Na metade da década de 1990, Ken Behring, o dono do Seahawks, um time de futebol americano na cidade natal de Allen, estava considerando transferi-lo para Los Angeles, porque não havia conseguido obter financiamento público para a construção de um novo estádio em Seattle. Allen foi instado a interferir, para manter o time na cidade.

Em 1996, ele adquiriu uma opção exclusiva para adquirir o time de Behring até julho de 1997, e a exerceu, tomando o controle do time por US$ 194 milhões (R$ 723 milhões).

Allen decidiu construir um novo lar para o time no centro da cidade. O Seahawks se transferiu para o CenturyLink Field em 2002, e Allen gastou centenas de milhões de dólares atualizando o estádio.

Ainda que falasse com a mídia raramente, sua presença nos jogos era frequente —às vezes erguendo a bandeira "12", que representa a torcida— antes do início da partida, um ritual do Seahawks.

Uma das empresas de Allen também detém participação no Seattle Sounders, uma das equipes mais bem sucedidas da Major League Soccer, ganhadora do título da principal liga de futebol dos Estados Unidos em 2016.

Não está claro o que acontecerá com os times de Allen; os detalhes de seu espólio não são conhecidos. O Seahawks vale US$ 2,58 bilhões (R$ 9,62 bilhões), de acordo com estimativas recentes. Poucos clubes da NFL e NBA costumam mudar de mãos, e por isso qualquer venda deve atrair ofertas substanciais.

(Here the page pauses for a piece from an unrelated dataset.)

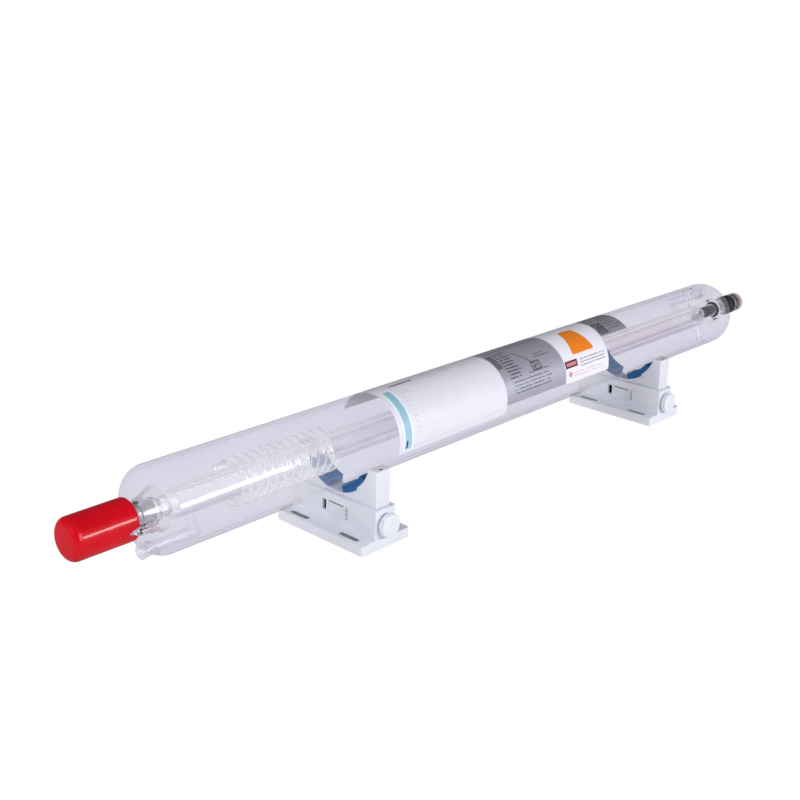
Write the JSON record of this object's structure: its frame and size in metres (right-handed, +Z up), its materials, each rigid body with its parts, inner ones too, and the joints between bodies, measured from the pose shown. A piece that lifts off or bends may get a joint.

Paul Gardner Allen nasceu em 21 de janeiro de 1953 em Seattle, filho de Kenneth e Edna (Faye) Allen. Seu pai era bibliotecário e sua mãe professora. Ele deixa uma irmã, Jody Allen.

Três anos atrás, para celebrar o 40º aniversário da Microsoft, Allen postou no Twitter algumas linhas de código para o primeiro software produzido pela empresa. No topo, se lia: "copyright 1975, por Bill Gates e Paul Allen".

"É estranho ver um trecho de código que você escreveu 40 anos atrás e pensar que isso levou a Microsoft para onde ela se encontra hoje", disse Allen na época. Ele parecia genuinamente admirado.